Thanks to the new surface, softball can be played rain or shine, which is just fine with Mallery.

“I don’t really mind the rain. I feel like it gives me more energy,” she said. “When it rains, I’m more into the game.”

Everett CC officials are counting on there are being more players like Mallery who enjoy playing in less-than-ideal conditions. The college has signed a 15-year lease that will keep the Trojans at Gaffney Field until 2030.

“In return for the capital investment, we’re getting the rent for a long period of time at no cost to us,” Sisneros said. “We used local funds to do that, not* state capital funds. So it’s a capital investment in consideration for rent reduction.

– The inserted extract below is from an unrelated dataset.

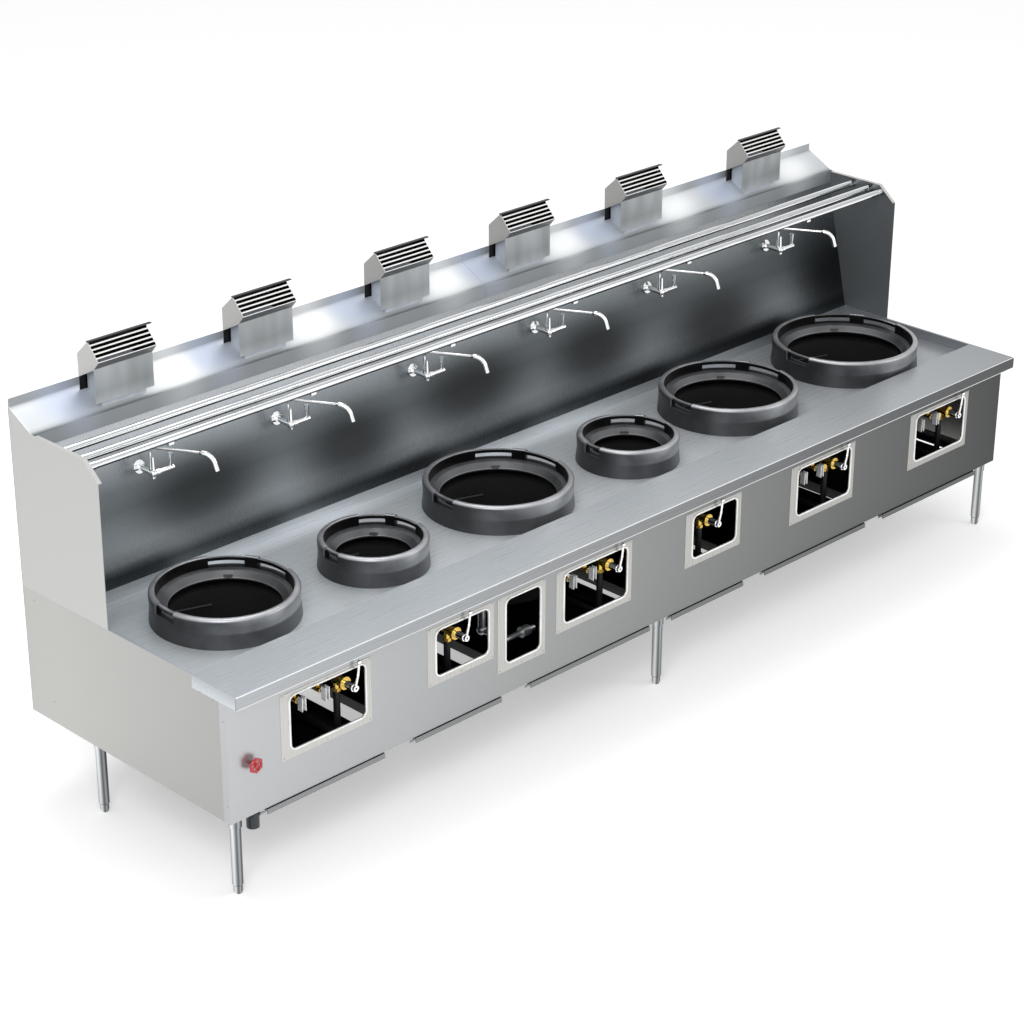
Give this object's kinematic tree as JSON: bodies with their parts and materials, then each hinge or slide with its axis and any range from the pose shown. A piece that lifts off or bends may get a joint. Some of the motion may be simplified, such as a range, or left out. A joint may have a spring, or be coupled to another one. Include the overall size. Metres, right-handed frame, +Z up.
{
  "type": "wok range",
  "caption": "Long stainless wok range with cast burner rings, leaning splash panel, swing faucets, flue hoods and drip trays.",
  "frame": {"origin": "bottom centre of the range, on the floor under the middle of its box", "axes": "+X along the range to the right as seen from the cook's side, +Y to the back, +Z up"},
  "size_m": [4.52, 1.228, 1.74],
  "materials": {
    "side_steel": "satin warm light grey stainless sheet",
    "wing_steel": "satin warm light grey stainless sheet",
    "front_steel": "brushed stainless sheet, grain along the length",
    "frame_steel": "satin stainless plate with a bright rolled bead",
    "deck_steel": "satin stainless plate",
    "splash_steel": "brushed stainless sheet with soft dark reflections",
    "flashing_steel": "satin stainless sheet",
    "rail_chrome": "polished stainless tube",
    "back_steel": "plain stainless sheet",
    "frame_paint": "black painted angle steel",
    "leg_chrome": "polished stainless tube",
    "flue_paint": "satin stainless sheet",
    "collar_steel": "heat darkened sheet steel",
    "pipe_black": "dark gas pipe",
    "valve_brass": "cast and machined brass",
    "burner_iron": "dark cast iron and black pipe",
    "chamber_black": "soot black steel",
    "faucet_chrome": "polished chrome plating",
    "drain_steel": "bright pipe",
    "ring_iron": "graphite cast iron with a machined sheen",
    "lever_chrome": "polished chrome plating",
    "tray_steel": "stainless sheet",
    "pilot_white": "bright plated steel",
    "wheel_red": "gloss red enamel"
  },
  "bodies": {
    "range_body": {"side_panel_left": "side_steel", "side_panel_right": "side_steel", "splash_wing_left": "wing_steel", "splash_wing_right": "wing_steel", "front_panel": "front_steel", "window_frames": "frame_steel", "deck": "deck_steel", "splash_panel": "splash_steel", "rear_flashing": "flashing_steel", "rail_tubes": "rail_chrome", "back_panel": "back_steel", "base_frame": "frame_paint", "legs": "leg_chrome", "flue_boxes": "flue_paint", "flue_collars": "collar_steel", "gas_manifold": "pipe_black", "gas_valves": "valve_brass", "burners": "burner_iron", "combustion_chambers": "chamber_black", "faucet_bodies": "faucet_chrome", "drain": "drain_steel", "wok_ring_1": "ring_iron", "wok_ring_2": "ring_iron", "wok_ring_3": "ring_iron", "wok_ring_4": "ring_iron", "wok_ring_5": "ring_iron", "wok_ring_6": "ring_iron"},
    "faucet_spout_1": {"faucet_spout_1": "faucet_chrome"},
    "faucet_spout_2": {"faucet_spout_2": "faucet_chrome"},
    "faucet_spout_3": {"faucet_spout_3": "faucet_chrome"},
    "faucet_spout_4": {"faucet_spout_4": "faucet_chrome"},
    "faucet_spout_5": {"faucet_spout_5": "faucet_chrome"},
    "faucet_spout_6": {"faucet_spout_6": "faucet_chrome"},
    "faucet_handle_1": {"faucet_handle_1": "faucet_chrome"},
    "faucet_handle_2": {"faucet_handle_2": "faucet_chrome"},
    "faucet_handle_3": {"faucet_handle_3": "faucet_chrome"},
    "faucet_handle_4": {"faucet_handle_4": "faucet_chrome"},
    "faucet_handle_5": {"faucet_handle_5": "faucet_chrome"},
    "faucet_handle_6": {"faucet_handle_6": "faucet_chrome"},
    "gas_lever_1": {"gas_lever_1": "lever_chrome"},
    "gas_lever_2": {"gas_lever_2": "lever_chrome"},
    "gas_lever_3": {"gas_lever_3": "lever_chrome"},
    "gas_lever_4": {"gas_lever_4": "lever_chrome"},
    "gas_lever_5": {"gas_lever_5": "lever_chrome"},
    "gas_lever_6": {"gas_lever_6": "lever_chrome"},
    "pilot_handle_1": {"pilot_handle_1": "pilot_white"},
    "pilot_handle_2": {"pilot_handle_2": "pilot_white"},
    "pilot_handle_3": {"pilot_handle_3": "pilot_white"},
    "pilot_handle_4": {"pilot_handle_4": "pilot_white"},
    "pilot_handle_5": {"pilot_handle_5": "pilot_white"},
    "pilot_handle_6": {"pilot_handle_6": "pilot_white"},
    "pilot_handle_7": {"pilot_handle_7": "pilot_white"},
    "pilot_handle_8": {"pilot_handle_8": "pilot_white"},
    "drip_tray_1": {"drip_tray_1": "tray_steel"},
    "drip_tray_2": {"drip_tray_2": "tray_steel"},
    "drip_tray_3": {"drip_tray_3": "tray_steel"},
    "drip_tray_4": {"drip_tray_4": "tray_steel"},
    "drip_tray_5": {"drip_tray_5": "tray_steel"},
    "drip_tray_6": {"drip_tray_6": "tray_steel"},
    "main_gas_handwheel": {"main_gas_handwheel": "wheel_red"}
  },
  "joints": [
    {"name": "spout_swing_1", "type": "hinge", "parent": "range_body", "child": "faucet_spout_1", "pos_m": [-1.83196, 0.36586, 1.262], "axis": [0, 0, 1], "range_deg": [-120, 60]},
    {"name": "spout_swing_2", "type": "hinge", "parent": "range_body", "child": "faucet_spout_2", "pos_m": [-1.17158, 0.36586, 1.262], "axis": [0, 0, 1], "range_deg": [-120, 60]},
    {"name": "spout_swing_3", "type": "hinge", "parent": "range_body", "child": "faucet_spout_3", "pos_m": [-0.45607, 0.36586, 1.262], "axis": [0, 0, 1], "range_deg": [-120, 60]},
    {"name": "spout_swing_4", "type": "hinge", "parent": "range_body", "child": "faucet_spout_4", "pos_m": [0.24498, 0.36586, 1.262], "axis": [0, 0, 1], "range_deg": [-120, 60]},
    {"name": "spout_swing_5", "type": "hinge", "parent": "range_body", "child": "faucet_spout_5", "pos_m": [0.94604, 0.36586, 1.262], "axis": [0, 0, 1], "range_deg": [-120, 60]},
    {"name": "spout_swing_6", "type": "hinge", "parent": "range_body", "child": "faucet_spout_6", "pos_m": [1.75195, 0.36586, 1.262], "axis": [0, 0, 1], "range_deg": [-120, 60]},
    {"name": "faucet_handle_turn_1", "type": "hinge", "parent": "range_body", "child": "faucet_handle_1", "pos_m": [-1.76196, 0.35186, 1.236], "axis": [1, 0, 0], "range_deg": [0, 90]},
    {"name": "faucet_handle_turn_2", "type": "hinge", "parent": "range_body", "child": "faucet_handle_2", "pos_m": [-1.10158, 0.35186, 1.236], "axis": [1, 0, 0], "range_deg": [0, 90]},
    {"name": "faucet_handle_turn_3", "type": "hinge", "parent": "range_body", "child": "faucet_handle_3", "pos_m": [-0.38607, 0.35186, 1.236], "axis": [1, 0, 0], "range_deg": [0, 90]},
    {"name": "faucet_handle_turn_4", "type": "hinge", "parent": "range_body", "child": "faucet_handle_4", "pos_m": [0.31498, 0.35186, 1.236], "axis": [1, 0, 0], "range_deg": [0, 90]},
    {"name": "faucet_handle_turn_5", "type": "hinge", "parent": "range_body", "child": "faucet_handle_5", "pos_m": [1.01604, 0.35186, 1.236], "axis": [1, 0, 0], "range_deg": [0, 90]},
    {"name": "faucet_handle_turn_6", "type": "hinge", "parent": "range_body", "child": "faucet_handle_6", "pos_m": [1.82195, 0.35186, 1.236], "axis": [1, 0, 0], "range_deg": [0, 90]},
    {"name": "gas_lever_turn_1", "type": "hinge", "parent": "range_body", "child": "gas_lever_1", "pos_m": [-1.68786, -0.52, 0.645], "axis": [0, 1, 0], "range_deg": [-90, 0]},
    {"name": "gas_lever_turn_2", "type": "hinge", "parent": "range_body", "child": "gas_lever_2", "pos_m": [-1.13814, -0.52, 0.645], "axis": [0, 1, 0], "range_deg": [-90, 0]},
    {"name": "gas_lever_turn_3", "type": "hinge", "parent": "range_body", "child": "gas_lever_3", "pos_m": [-0.3052, -0.52, 0.645], "axis": [0, 1, 0], "range_deg": [-90, 0]},
    {"name": "gas_lever_turn_4", "type": "hinge", "parent": "range_body", "child": "gas_lever_4", "pos_m": [0.28612, -0.52, 0.645], "axis": [0, 1, 0], "range_deg": [-90, 0]},
    {"name": "gas_lever_turn_5", "type": "hinge", "parent": "range_body", "child": "gas_lever_5", "pos_m": [1.10414, -0.52, 0.645], "axis": [0, 1, 0], "range_deg": [-90, 0]},
    {"name": "gas_lever_turn_6", "type": "hinge", "parent": "range_body", "child": "gas_lever_6", "pos_m": [1.92181, -0.52, 0.645], "axis": [0, 1, 0], "range_deg": [-90, 0]},
    {"name": "pilot_handle_turn_1", "type": "hinge", "parent": "range_body", "child": "pilot_handle_1", "pos_m": [-1.88986, -0.49, 0.64], "axis": [0, 1, 0], "range_deg": [0, 90]},
    {"name": "pilot_handle_turn_2", "type": "hinge", "parent": "range_body", "child": "pilot_handle_2", "pos_m": [-1.77986, -0.49, 0.64], "axis": [0, 1, 0], "range_deg": [0, 90]},
    {"name": "pilot_handle_turn_3", "type": "hinge", "parent": "range_body", "child": "pilot_handle_3", "pos_m": [-0.5072, -0.49, 0.64], "axis": [0, 1, 0], "range_deg": [0, 90]},
    {"name": "pilot_handle_turn_4", "type": "hinge", "parent": "range_body", "child": "pilot_handle_4", "pos_m": [-0.3972, -0.49, 0.64], "axis": [0, 1, 0], "range_deg": [0, 90]},
    {"name": "pilot_handle_turn_5", "type": "hinge", "parent": "range_body", "child": "pilot_handle_5", "pos_m": [0.90214, -0.49, 0.64], "axis": [0, 1, 0], "range_deg": [0, 90]},
    {"name": "pilot_handle_turn_6", "type": "hinge", "parent": "range_body", "child": "pilot_handle_6", "pos_m": [1.01214, -0.49, 0.64], "axis": [0, 1, 0], "range_deg": [0, 90]},
    {"name": "pilot_handle_turn_7", "type": "hinge", "parent": "range_body", "child": "pilot_handle_7", "pos_m": [1.71981, -0.49, 0.64], "axis": [0, 1, 0], "range_deg": [0, 90]},
    {"name": "pilot_handle_turn_8", "type": "hinge", "parent": "range_body", "child": "pilot_handle_8", "pos_m": [1.82981, -0.49, 0.64], "axis": [0, 1, 0], "range_deg": [0, 90]},
    {"name": "drip_tray_slide_1", "type": "slide", "parent": "range_body", "child": "drip_tray_1", "axis": [0, -1, 0], "range_m": [0, 0.55]},
    {"name": "drip_tray_slide_2", "type": "slide", "parent": "range_body", "child": "drip_tray_2", "axis": [0, -1, 0], "range_m": [0, 0.55]},
    {"name": "drip_tray_slide_3", "type": "slide", "parent": "range_body", "child": "drip_tray_3", "axis": [0, -1, 0], "range_m": [0, 0.55]},
    {"name": "drip_tray_slide_4", "type": "slide", "parent": "range_body", "child": "drip_tray_4", "axis": [0, -1, 0], "range_m": [0, 0.55]},
    {"name": "drip_tray_slide_5", "type": "slide", "parent": "range_body", "child": "drip_tray_5", "axis": [0, -1, 0], "range_m": [0, 0.55]},
    {"name": "drip_tray_slide_6", "type": "slide", "parent": "range_body", "child": "drip_tray_6", "axis": [0, -1, 0], "range_m": [0, 0.55]},
    {"name": "main_gas_turn", "type": "hinge", "parent": "range_body", "child": "main_gas_handwheel", "pos_m": [-2.156, -0.576, 0.522], "axis": [0, 1, 0], "range_deg": [0, 1080]}
  ]
}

It works well for all parties.”

Along with Everett CC’s use of the complex, Tsoukalas said the field will be used by the Boys &Girls Club, and perhaps by area youth teams.

“The kids who come to that club, for the most part, come from surrounding neighborhoods,” Tsoukalas said. “They’re kids that come from lower- to moderate-income families and they get a state-of-the-art facility that is available to them that is equal to, or better than, any facility in Everett.”

Ripken Jr. to attend ribbon-cutting ceremony

One box remains unchecked in the Cal Ripken, Sr. Foundation’s $1 million renovation of Gaffney Field in north Everett.

The ribbon-cutting ceremony.

Everett Community College athletic director Larry Walker said Wednesday that the ceremony has been scheduled for noon on May 20, and that Baseball Hall-of-Famer Cal Ripken Jr. is scheduled to attend.

Ripken spent 21 seasons in the major leagues, all with the Baltimore Orioles, and holds the major-league record for consecutive games played at 2,632.

He will be on hand for the dedication of a plaque, installed by the Ripken Foundation, commemorating the field. The Ripken Foundation is named in honor of Ripken’s father, a former manager of the Orioles.

* Correction, May 9, 2015. The original article suggested state capital funds were used in the renovation.